Encroachments are one of the biggest encumbrances in real estate that affect homeowners. Just like other restrictions that may be on real property, encroachments affect an owner’s ability to make use of their property in whatever way they feel is best. As a broadly used term and regular occurrence in real estate, it is important for real estate enthusiasts and homeowners to fully understand what encroachments are about. With this article, we aim to provide you with adequate knowledge of what encroachments are, how they work, and how to deal with encroachers. What are Encroachments? Encroachments are situations in real estate when part of the property extends beyond its borders and onto another property. It can also be referred to as the violation of contractual property rights by illegally building or extending structures onto neighboring properties without approval. Encroachments are a significant cause of conflict between neighbors and are perceived to hinder the buying or selling of a property. Whether it occurs with or without the knowledge of the encroacher, the encroaching property owner remains responsible for infringing on the rights of their neighbor. How Do Encroachments Work? Let's say a homeowner decides to erect a fence around his property, and in the process, the structure extends onto another property. This will mean that the homeowner is guilty of encroachment and has infringed on the property rights of his neighbor. Encroachments often occur when homeowners make improvements on their property without requesting building permits and conducting surveys. Most times, it is possible that an encroachment may not be noticed until a proper survey of the property is conducted.

Therefore, it is important to get a professional to examine the legal descriptions when buying a property. Homeowners can also call for surveys to settle disputes between neighbors. An encroachment may be as simple as tree branches growing beyond a property’s boundary or as severe as a structure intruding into another property. However, it is usually left to the owner of the encroached property to decide on what actions to take. A property owner may decide to overlook the encroachment if it doesn't cause any inconvenience. How to Deal with Encroachers? If you discover that your property is being infringed upon, your next line of action should be to contact the encroacher and take steps toward resolving the problem. Here are the best practices to use when dealing with encroachers. Communicate with the Encroacher In many cases, a friendly conversation could be all that is needed to resolve an encroachment. This is usually effective when the encroaching structure can easily be removed, and the encroacher has no problem doing so. Encroachments such as intruding tree branches or an overlapping garden can be handled this way. Sell the Land to the Encroacher Some encroaching structures may be too difficult to take down or may have cost a lot of money to erect. Therefore, offering to sell the land that is being encroached upon to the encroacher isn't a bad option. The encroacher doesn't have to bother about demolitions, and as the property owner, you get paid for the portion of your property. Since your property serves as collateral for any existing mortgage you might have, it is necessary to consult your mortgage lender when doing this. You might also want to hire a real estate attorney to ensure that accurate land survey records are kept. Take Legal Actions Legal actions should only be taken as a last resort when dealing with encroachers. If you and the person responsible for the encroachment are unable to come to a peaceful and fair agreement, you might as well just take the matter to court with the help of a real estate attorney.
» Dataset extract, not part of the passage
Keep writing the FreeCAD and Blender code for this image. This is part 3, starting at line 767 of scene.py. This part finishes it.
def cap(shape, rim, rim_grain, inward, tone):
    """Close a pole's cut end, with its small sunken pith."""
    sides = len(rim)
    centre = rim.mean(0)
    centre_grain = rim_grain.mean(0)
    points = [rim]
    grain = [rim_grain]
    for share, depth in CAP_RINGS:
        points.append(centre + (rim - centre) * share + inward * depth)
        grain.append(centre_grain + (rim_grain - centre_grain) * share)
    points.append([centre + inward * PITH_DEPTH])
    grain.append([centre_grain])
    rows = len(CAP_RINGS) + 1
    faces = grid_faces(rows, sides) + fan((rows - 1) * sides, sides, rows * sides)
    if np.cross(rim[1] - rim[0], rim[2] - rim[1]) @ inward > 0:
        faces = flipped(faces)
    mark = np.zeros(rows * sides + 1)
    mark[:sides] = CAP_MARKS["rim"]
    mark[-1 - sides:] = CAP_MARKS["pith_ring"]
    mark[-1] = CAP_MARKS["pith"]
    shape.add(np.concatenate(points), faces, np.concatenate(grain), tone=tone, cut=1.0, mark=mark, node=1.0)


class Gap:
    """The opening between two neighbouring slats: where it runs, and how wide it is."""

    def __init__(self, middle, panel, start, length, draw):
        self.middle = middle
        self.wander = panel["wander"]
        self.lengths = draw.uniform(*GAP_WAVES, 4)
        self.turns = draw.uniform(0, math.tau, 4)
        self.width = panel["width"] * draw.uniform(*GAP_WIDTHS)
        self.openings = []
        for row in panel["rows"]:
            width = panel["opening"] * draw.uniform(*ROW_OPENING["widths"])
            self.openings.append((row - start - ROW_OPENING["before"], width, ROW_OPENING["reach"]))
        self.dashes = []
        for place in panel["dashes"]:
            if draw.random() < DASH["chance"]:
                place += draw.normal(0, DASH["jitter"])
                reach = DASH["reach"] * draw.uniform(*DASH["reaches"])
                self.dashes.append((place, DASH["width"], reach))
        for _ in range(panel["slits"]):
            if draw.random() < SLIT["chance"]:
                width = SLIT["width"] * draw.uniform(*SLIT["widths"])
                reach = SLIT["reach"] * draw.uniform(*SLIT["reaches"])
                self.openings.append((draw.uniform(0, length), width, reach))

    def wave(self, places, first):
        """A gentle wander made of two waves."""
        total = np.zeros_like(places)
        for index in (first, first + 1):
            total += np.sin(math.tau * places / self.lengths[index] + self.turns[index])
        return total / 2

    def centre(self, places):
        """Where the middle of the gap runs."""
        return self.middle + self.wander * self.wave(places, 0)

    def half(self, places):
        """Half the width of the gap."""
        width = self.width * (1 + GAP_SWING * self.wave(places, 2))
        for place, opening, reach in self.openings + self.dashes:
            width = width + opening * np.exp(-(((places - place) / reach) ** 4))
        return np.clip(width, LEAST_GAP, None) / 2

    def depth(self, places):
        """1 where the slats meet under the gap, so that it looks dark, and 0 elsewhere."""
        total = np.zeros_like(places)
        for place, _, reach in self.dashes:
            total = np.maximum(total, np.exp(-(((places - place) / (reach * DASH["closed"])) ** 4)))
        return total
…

What is the Difference Between Encroachments and Easements? Encroachments and easement are two similar real estate terms in the sense that they both involve the extension of structures onto a neighbor's property. Despite this huge similarity, they are inarguably different. When there is an encroachment, the structures exist on the property illegally and without permission. There is often compensation paid to the neighbor by the property owner requesting the easement for the intrusion.

Unlike an easement, encroachment problems that go on for years can give ownership rights to an encroacher through adverse possession. Also known as “squatter’s rights”, this is the occupation of another person's property to own it.
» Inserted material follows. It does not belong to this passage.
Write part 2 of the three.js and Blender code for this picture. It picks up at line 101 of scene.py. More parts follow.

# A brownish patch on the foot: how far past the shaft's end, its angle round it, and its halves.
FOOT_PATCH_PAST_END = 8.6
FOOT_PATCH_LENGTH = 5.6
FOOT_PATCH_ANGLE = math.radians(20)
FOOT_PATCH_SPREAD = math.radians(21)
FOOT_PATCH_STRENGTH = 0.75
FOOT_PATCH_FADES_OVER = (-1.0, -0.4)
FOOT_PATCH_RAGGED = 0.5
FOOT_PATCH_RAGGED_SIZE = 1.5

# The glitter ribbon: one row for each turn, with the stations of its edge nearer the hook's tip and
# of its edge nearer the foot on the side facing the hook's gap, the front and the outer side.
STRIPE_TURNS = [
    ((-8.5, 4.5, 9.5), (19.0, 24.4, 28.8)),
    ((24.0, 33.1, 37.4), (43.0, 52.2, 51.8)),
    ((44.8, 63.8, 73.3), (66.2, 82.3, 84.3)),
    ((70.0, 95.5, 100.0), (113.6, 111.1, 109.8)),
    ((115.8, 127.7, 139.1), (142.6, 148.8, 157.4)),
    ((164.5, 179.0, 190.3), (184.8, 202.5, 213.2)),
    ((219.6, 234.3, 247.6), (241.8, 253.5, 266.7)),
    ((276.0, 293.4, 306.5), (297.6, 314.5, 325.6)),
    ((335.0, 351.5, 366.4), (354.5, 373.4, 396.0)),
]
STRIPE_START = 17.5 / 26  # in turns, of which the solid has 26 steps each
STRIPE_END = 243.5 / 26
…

What is the Difference Between Nonpossessory Interest and Possessory Interest? Nonpossessory interests and possessory interests are rights, claims, or privileges that an individual has regarding land or real property. Although these two real estate concepts share some similarities, they are as different as the two sides of a coin.

A nonpossessory interest is the right possessed by an individual to use another person's real property or land. It is usually an agreement between two parties expressing one person’s intention to use the other’s property. This agreement can be made through a contract, as in a lease agreement, or through a verbal agreement. An example of a nonpossessory interest is an easement. On the other hand, a possessory interest refers to an individual's right to occupy real property.
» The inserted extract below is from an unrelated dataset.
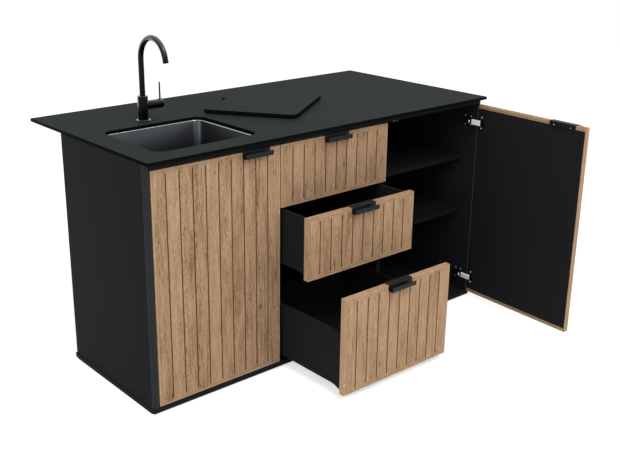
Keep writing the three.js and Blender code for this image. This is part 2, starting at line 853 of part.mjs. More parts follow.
// Drawer box with low front wall, raised floor and a downward channel over each runner
function drawerBox(z, pullTop) {
  const floorZ = z + boxFloorRise;
  const floorTop = floorZ + boxFloorThickness;
  const outline = rectangle(-boxHalfWidth, boxHalfWidth, boxFrontY, boxRearY);
  const inner = rectangle(
    boxWall - boxHalfWidth,
    boxHalfWidth - boxWall,
    boxFrontY + boxWall,
    boxRearY - boxWall,
    boxCornerRadius,
    bendSteps,
  );
  const frontWallTop = pullTop - pullRearDrop - boxFrontClearance;
  const under = box(
    boxWall - boxHalfWidth,
    boxHalfWidth - boxWall,
    boxFrontY - cutOverrun,
    boxRearY + cutOverrun,
    z - cutOverrun,
    floorZ,
  );
  const overFront = box(
    boxWall - boxHalfWidth,
    boxHalfWidth - boxWall,
    boxFrontY - cutOverrun,
    boxFrontY + boxWall + boxCornerRadius,
    frontWallTop,
    Math.max(z + boxHeight, frontWallTop) + cutOverrun,
  );
  const body = cut(
    alongZ(outline, z, z + boxHeight),
    alongZ(inner, floorTop, z + boxHeight + cutOverrun),
    under,
    overFront,
  );
  const channelBottom = z + runnerWallRise + runnerCrossGap;
  const channelTop = floorZ + boxFloorThickness / 2;
  const channels = [-1, 1].map((side) => {
    const outerX = side * runnerOuterX;
    const innerX = side * runnerInnerX;
    const roof = floorZ - runnerWall;
    const wall = side * runnerWall;
    const profile = [
      [outerX, channelBottom],
      [outerX, channelTop],
      [innerX, channelTop],
      [innerX, channelBottom],
      [innerX + wall, channelBottom],
      [innerX + wall, roof],
      [outerX - wall, roof],
      [outerX - wall, channelBottom],
    ];
    const rear = slideRearY - slideBarDepth - channelBehindBar;
    return alongY(roundedOutline(profile), boxFrontY + channelFrontInset, rear);
  });
  return join(body, ...channels);
}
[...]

Although a person with a possessory interest does not own the property, they have some right to control it. This interest is expressed in a contract agreement between the two parties. Final Thoughts on Encroachments Now that you have fully understood the concept of encroachments, you can see that they shouldn't be taken with levity.

It is possible that even the slightest infringement on real property can cause many problems to the property owner. These problems include an inability to sell and, in severe cases, the loss of a part of the property to an encroacher. Therefore, when encroachment is noticed, the property owner should begin dealing with the encroacher immediately.

Also, seeking the expertise of a real estate attorney is always a good idea when dealing with cases like this.